At Mercado’s first meeting with the filmmakers, he said, “‘I would like to do the documentary, but first, you have to answer one question: What are your astrological signs?’” The two Libras and one Sagittarius then got to work.
As soon as they began filming, it became clear that Walter had not lost his flair. He would immediately play to the camera whenever it was turned on, and, Costantini said, they have hours and hours of footage of him voguing.

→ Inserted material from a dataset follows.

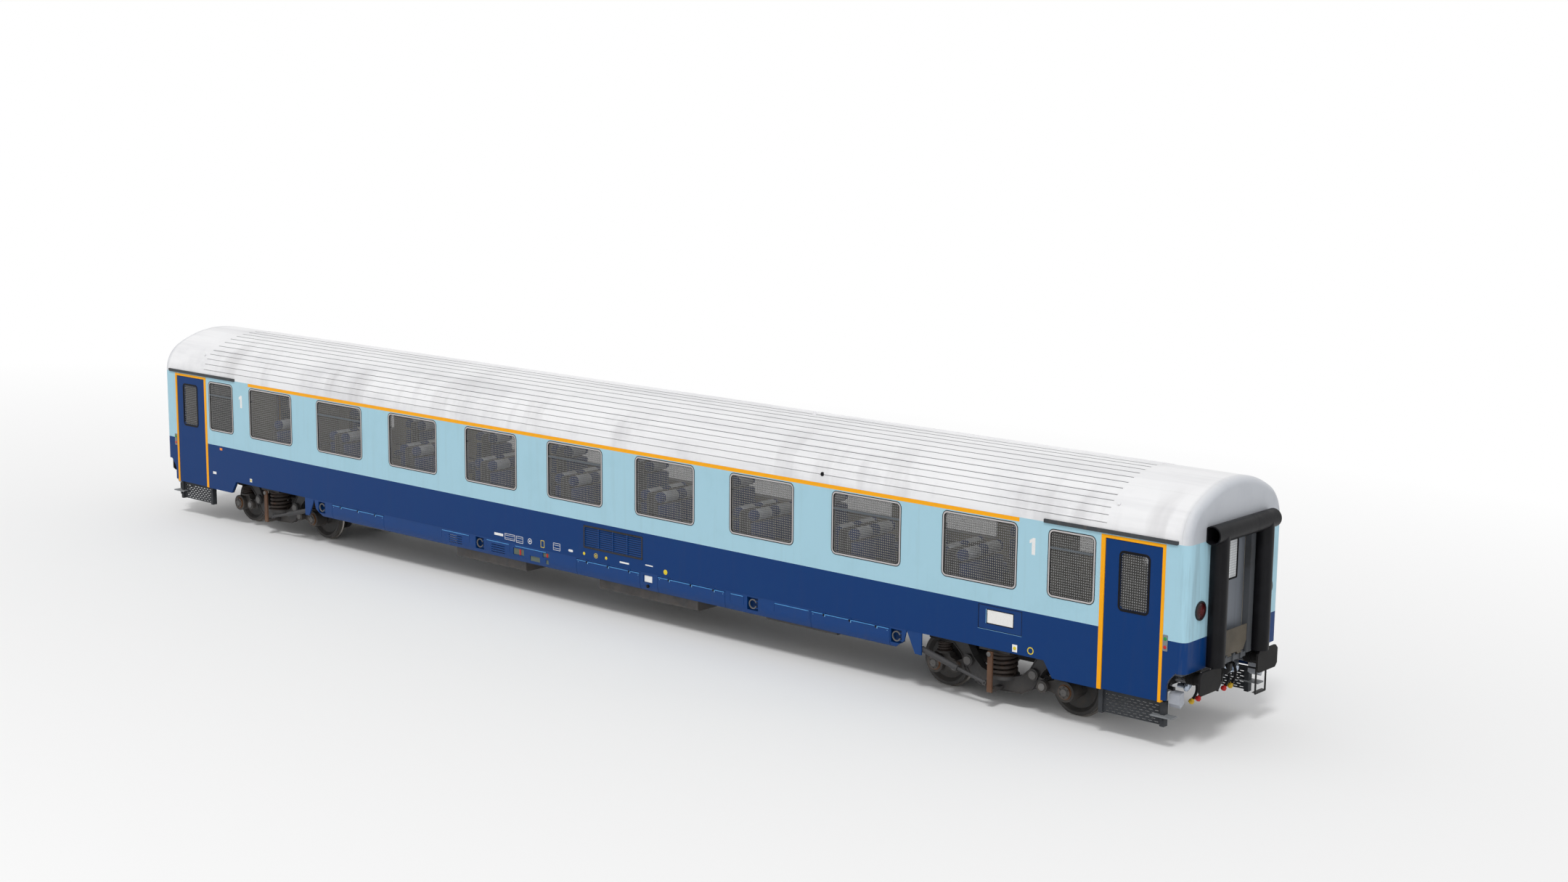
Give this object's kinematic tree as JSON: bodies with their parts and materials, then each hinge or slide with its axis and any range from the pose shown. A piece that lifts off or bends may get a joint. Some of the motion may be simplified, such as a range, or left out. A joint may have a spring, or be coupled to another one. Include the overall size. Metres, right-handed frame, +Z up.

But getting to a deeper level with someone who had spent 50 years in front of the camera was a tall order. Even though Costantini, an investigative journalist, had interviewed drug kingpins and other hardened criminals, she said Mercado was her most difficult subject because of how media trained he is. He had decades’ worth of practiced answers and knew how to deflect any question with humor, including questions about his sexuality and romantic life, which he never revealed.
As they filmed, the story unexpectedly changed to one of the decline of a legend, as Mercado’s age and deteriorating health began to show (despite his constant reassurance that he was still a young man at heart). The perfect capstone to his life’s work, his final hurrah was the opening of a Miami museum exhibit honoring his legacy, where he was surrounded by adoring fans.
Tabsch is grateful that they got to know the many layers of the legendary man. “He was so vain, he really did love big shiny things, but he was also very humble. Even though he had this larger-than-life persona, you could walk up to him on the street and it was like you’ve known him your entire life. He made you feel like the most important person in the world.”
Costantini admired how Walter lived so authentically, which gave them all permission to do the same—even with seemingly superficial things like dressing however they want to. Fumero echoed that sentiment: “It’s this permission and encouragement to live our lives authentically, and to always lead with love and kindness.”